Here's the quick history lesson: Quake III is the direct descendent of the original first-person shooter, a 1991 game called Wolfenstein 3D. Wolfenstein begat Doom and Doom begat Quake in the same manner that Hawkwind begat Motörhead. The most recent in a long line of violent, plotless, and immensely enjoyable bloodbaths, Quake III was stripped of all single-player elements and released as an online multiplayer fiesta of death. A dozen people run around in enclosed areas, icing one another until time runs out, a set number of kills is reached, or the server crashes. It's so much fucking fun. The initial introduction to this world will feel like total immersion in a deadly maelstrom; but familiarity with the surroundings and controls will soon transform you from a confused target in to a rabid, salivating, angel of death.
A thousand clichés have been coined to describe the sensation you feel when the threat of bodily harm causes those hormonal glands situated on top of your kidneys to squeeze out a large supply of that sweet nectar we call adrenaline. Fuck Mountian Dew, two hours in a virtual arena will leave you as shaking and over-stimulated as if you'd just jumped off a mountain, led an armed assault against a standing fortification, or dryfucked a great white shark. Quake III is capable of making you feel all of these sensations, but it's not the best out there. Not by a long shot. It has aesthetically-boring and badly-designed weapons, but it's an amazingly good time and you can always find a game. If you already own Quake III, don't bother reading this; just go and buy the damned expansion because the game you purchased wasn't complete.

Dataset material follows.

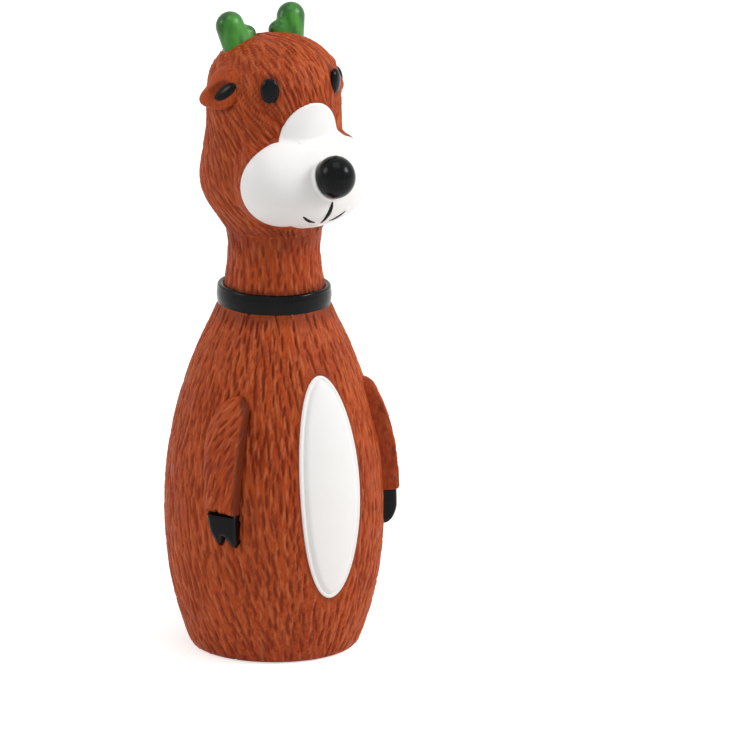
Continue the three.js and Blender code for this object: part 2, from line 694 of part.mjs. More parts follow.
// The reed hangs from the tube's top along Z. The seat lies behind it (+Y), the clamp in front (-Y).
const tubeTop = squeakerTop + SEAM + REED_TUBE_FLANGE_THICKNESS;
const reedTop = squeakerTop;
const reedBottom = reedTop - REED_LENGTH;
const seatBottom = reedBottom - REED_TRAVEL_MARGIN;
const seatFace = REED_THICKNESS / 2 + REED_SEAT_GAP;
const clampFace = REED_THICKNESS / 2 + SEAM;
const clampBottom = reedTop - REED_CLAMP_LENGTH;

const tubeBody = cylinder(REED_TUBE_RADIUS, seatBottom, squeakerTop + 2 * SEAM, SMALL_STEPS);
const tubeFlangeRadius = REED_TUBE_RADIUS + REED_TUBE_FLANGE_OVERHANG;
const tubeFlange = cylinder(tubeFlangeRadius, squeakerTop + SEAM, tubeTop, SMALL_STEPS);
const frontHalf = box(
  2 * flangeRadius,
  flangeRadius,
  seatBottom - OVERRUN,
  reedTop + SEAM,
  seatFace - flangeRadius / 2,
);
const channel = box(
  REED_CHANNEL_WIDTH,
  2 * REED_CHANNEL_DEPTH,
  seatBottom + REED_TRAVEL_MARGIN,
  tubeTop + OVERRUN,
  seatFace,
);
const reedSeat = tubeBody.add(tubeFlange).subtract(frontHalf).subtract(channel);

const backHalf = box(2 * flangeRadius, flangeRadius, -largest, largest, flangeRadius / 2 - clampFace);
const reedClamp = cylinder(REED_TUBE_RADIUS, clampBottom, squeakerTop, SMALL_STEPS).subtract(backHalf);

const reed = box(REED_WIDTH, REED_THICKNESS, reedBottom, reedTop, 0);

// Stuffing: fills the skin, hollowed round the squeaker, and parted at the bend of the neck

const bendHeight = THREE.MathUtils.lerp(neckBottom, headBottom, neckBendShare);
const squeakerRoom = [flangeRadius + SEAM, tubeTop + SEAM];

function fibreRows(rows) {
  return rows.map(([r, z]) => [r - SEAM, z]);
}

const neckInner = grownBy(neckRows, -SKIN_WALL);
const bodyFibreTop = bendHeight - STUFFING_GAP;
const bodyFibreRows = [
  ...bodyInside,
  ...neckInner.filter(([, z]) => z < bodyFibreTop),
  [radiusAt(neckInner, bodyFibreTop), bodyFibreTop],
];
const bodyFibre = turned(
  [
    [squeakerRoom[0], lipTop + SEAM],
    [bodyInside[0][0] - SEAM, lipTop + SEAM],
    ...fibreRows(bodyFibreRows.slice(1)),
    [0, bodyFibreTop],
    [0, squeakerRoom[1]],
    [squeakerRoom[0], squeakerRoom[1]],
    [squeakerRoom[0], lipTop + SEAM],
  ],
  BULGE_STEPS,
);

const headFibreBottom = bendHeight + STUFFING_GAP;
const headFibreNeck = [
  [radiusAt(neckInner, headFibreBottom), headFibreBottom],
  ...neckInner.filter(([, z]) => z > headFibreBottom),
];
const neckFibre = onAxis(
  [...fibreRows(headFibreNeck), [headBottomRadius - SKIN_WALL - SEAM, headBottom + OVERRUN]],
  BULGE_STEPS,
);
const headFibre = headForm(-SKIN_WALL - SEAM, HEAD_HOLLOW_STEPS).subtract(belowNeckSeam).add(neckFibre);

// The toy

const toy = new THREE.Group();
const add = (name, shape, material) => toy.add(toMesh(name, shape, material));

add("body_shell", bodyShell, latex(BROWN));
add("belly_patch", bellyPatch, latex(WHITE));
add("collar", collarBand(0), gloss(BLACK));
add("neck_skin", neckSkin.subtract(collarGroove), latex(BROWN));
add("head_shell", headShell, latex(BROWN));
add("muzzle", muzzle, latex(WHITE));
add("nose", nose, gloss(BLACK));
for (const [side, word] of [[1, "left"], [-1, "right"]]) {
  add(`eye_${word}`, eye(side), gloss(BLACK));
  add(`ear_${word}`, ear(side), latex(BROWN));
  add(`ear_inner_${word}`, earInner(side, 0), gloss(BLACK));
  add(`antler_${word}`, antler(side), gloss(GREEN));
  add(`arm_${word}`, arm(side), latex(BROWN));
  add(`hoof_${word}`, hoof(side), gloss(BLACK));
}
for (const [name, places] of Object.entries(mouth)) {
  add(name, mouthLine(places, 0), gloss(BLACK));
}
add("squeaker_housing", squeakerHousing, plastic(PLASTIC));
add("squeaker_cap", squeakerCap, plastic(PLASTIC));
add("squeaker_reed_seat", reedSeat, plastic(PLASTIC));
add("squeaker_reed_clamp", reedClamp, plastic(PLASTIC));
add("squeaker_reed", reed, plastic(PLASTIC));
add("body_stuffing", bodyFibre, fibre(FIBRE));
add("head_stuffing", headFibre, fibre(FIBRE));

// The origin lies under the middle of the whole toy's box
const extents = new THREE.Box3().setFromObject(toy);
const middle = extents.getCenter(new THREE.Vector3());
toy.position.set(-middle.x, -middle.y, -extents.min.z);

const group = new THREE.Group();
group.add(toy);

export default group;
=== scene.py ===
# %% [markdown]
# A squeaky dog toy: a deer in the shape of a skittle
#
# The real toy is one hollow skin of soft latex. It is cast in a mould whose inside is cut with hundreds
# of short strokes, so the skin comes out looking like fur, and it is then painted by hand in zones:
# brown fur, a white belly and muzzle, green antlers, and glossy black for the rest. It is stuffed with
# fibre, and a small reed squeaker sits in its base.
#
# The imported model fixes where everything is. This lesson dresses that model: smooth carved skins in
# place of the coarse ones, and a painted finish for each. All forms are made in millimetres about the
# toy's own upright axis, and one function puts them in metres where the model stands.

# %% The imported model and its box
import math

import bmesh
import bpy
import numpy as np
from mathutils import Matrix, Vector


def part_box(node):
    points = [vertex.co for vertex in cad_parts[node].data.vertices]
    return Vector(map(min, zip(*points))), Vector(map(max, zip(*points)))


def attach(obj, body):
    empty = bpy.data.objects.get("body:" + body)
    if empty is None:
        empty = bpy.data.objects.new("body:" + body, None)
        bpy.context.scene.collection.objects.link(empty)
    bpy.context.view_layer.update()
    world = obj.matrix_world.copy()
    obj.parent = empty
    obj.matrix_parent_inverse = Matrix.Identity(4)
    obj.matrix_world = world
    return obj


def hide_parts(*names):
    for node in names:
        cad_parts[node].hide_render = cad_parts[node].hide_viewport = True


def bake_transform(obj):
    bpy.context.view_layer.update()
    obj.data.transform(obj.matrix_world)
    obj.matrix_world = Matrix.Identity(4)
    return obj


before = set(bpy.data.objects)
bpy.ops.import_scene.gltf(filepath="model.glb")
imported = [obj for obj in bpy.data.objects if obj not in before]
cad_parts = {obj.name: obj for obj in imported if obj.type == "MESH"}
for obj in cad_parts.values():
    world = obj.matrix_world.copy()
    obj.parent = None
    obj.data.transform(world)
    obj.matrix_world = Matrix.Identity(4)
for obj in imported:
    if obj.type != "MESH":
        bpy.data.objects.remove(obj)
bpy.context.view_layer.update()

squeaker_low, squeaker_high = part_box("squeaker_housing")
AXIS_Y = (squeaker_low[1] + squeaker_high[1]) / 2
print("The toy's axis stands at y =", round(AXIS_Y * 1000, 3), "mm")

# %% [markdown]
# The camera
#
# The photo was taken from a little above and from the toy's right, with a long lens, as its parallel
# upright lines show. A long lens far away gives the same flat look. The aim is a point beside the toy,
# so that it stands left of the middle as it does in the photo.

# %% The camera at the photo's angle
def add_object(name, data, place=(0, 0, 0), turn=(0, 0, 0)):
    """A new object in the scene."""
    made = bpy.data.objects.new(name, data)
    made.location, made.rotation_euler = place, turn
    bpy.context.scene.collection.objects.link(made)
    return made


def towards(azimuth, elevation):
    """The direction from the toy to a place round it and up, in radians; azimuth 0 is its front."""
    level = math.cos(elevation)
    return np.array([math.sin(azimuth) * level, -math.cos(azimuth) * level, math.sin(elevation)])


AZIMUTH, ELEVATION, DISTANCE = math.radians(-33), math.radians(15), 5.44
AIM_HEIGHT, AIM_ASIDE = 0.063, 0.0208
image_right = np.array([math.cos(AZIMUTH), math.sin(AZIMUTH), 0])
aim = np.array([0, AXIS_Y, AIM_HEIGHT]) + AIM_ASIDE * image_right
lens = bpy.data.cameras.new("camera")
lens.lens, lens.sensor_width = 1200, 36
from_here = aim + DISTANCE * towards(AZIMUTH, ELEVATION)
camera = add_object("camera", lens, from_here, (math.pi / 2 - ELEVATION, 0, AZIMUTH))
bpy.context.scene.camera = camera
print("Camera at", [round(v, 3) for v in camera.location])

# %% [markdown]
# Helpers for meshes
#
# Nearly every piece is a skin over rings of points: a turned body, a head, a nose. One function joins
# the rings with quads and closes the ends, and another turns the result into a Blender object. That
# one also checks which way the faces point, by the sign of the volume they enclose. The pieces are
# collected by the name of the model's node that each one replaces.

# %% From points in millimetres to an object
MM, pieces = 0.001, {}


def in_the_row(points):
    """Millimetres about the toy's axis become metres in the shared frame."""
    return np.asarray(points, float) * MM + np.array([0, AXIS_Y, 0])


def enclosed_volume(points, faces):
    total = 0
    for corners in (3, 4):
        ring = np.array([f for f in faces if len(f) == corners], int)
        for k in range(1, corners - 1) if len(ring) else []:
            a, b, c = points[ring[:, 0]], points[ring[:, k]], points[ring[:, k + 1]]
            total += np.einsum("ij,ij->", a, np.cross(b, c)) / 6
    return total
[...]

When it hit the shelves, Quake III was completely based on the Deathmatch, a game mode in which victory is achieved by racking up the highest number of kills. No objectives, no plot, just the repetitive task of killing the same sloppy bikers, aliens, and skeletons over and over again. Team Arena adds three new match types to the mix, new levels, three new weapons, and a number of special items. All of these additions are specifically and perfectly designed for team-based play. The three playing modes are all variations on Capture The Flag. The best of the three is Overload, where teams work to destroy each other's home base. Harvester and Single Flag CTF both involve relaying items from the center of the arena home. Special items augment skills, specifically making defense or assault easier. The new levels are large and well-designed, aesthetically attractive and full of dangerous nooks for snipers to hide in. The new weapons are cool but don't compensate for the fact that Quake III has astonishingly poor gun design for a game primarily concerned with shooting.
There's not a whole lot of extra game to lay down thirty bucks for, but it makes massive improvements on the existing title. I just can't recommend whipping out sixty bucks to get yourself hooked up with the full Quake III package. The best pro-Quake argument lies in the size of its following. With thousands of players online, with over a thousand matches available 24-hours-a-day, I promise you'll get bored long before having to wait for some action. The uninitiated would be better served picking up a copy of Unreal Tournament or Half-Life: Counter Strike. Both are about the same price and have an equally passionate following. A word to the wise: Although they've been optimized to run on slower connections, think twice about buying a game like this if you're working with a phone line and a 56k modem. You'll be cut down faster than grass under a John Deer if you run into an obese adolescent with a Big Gulp and a cable modem.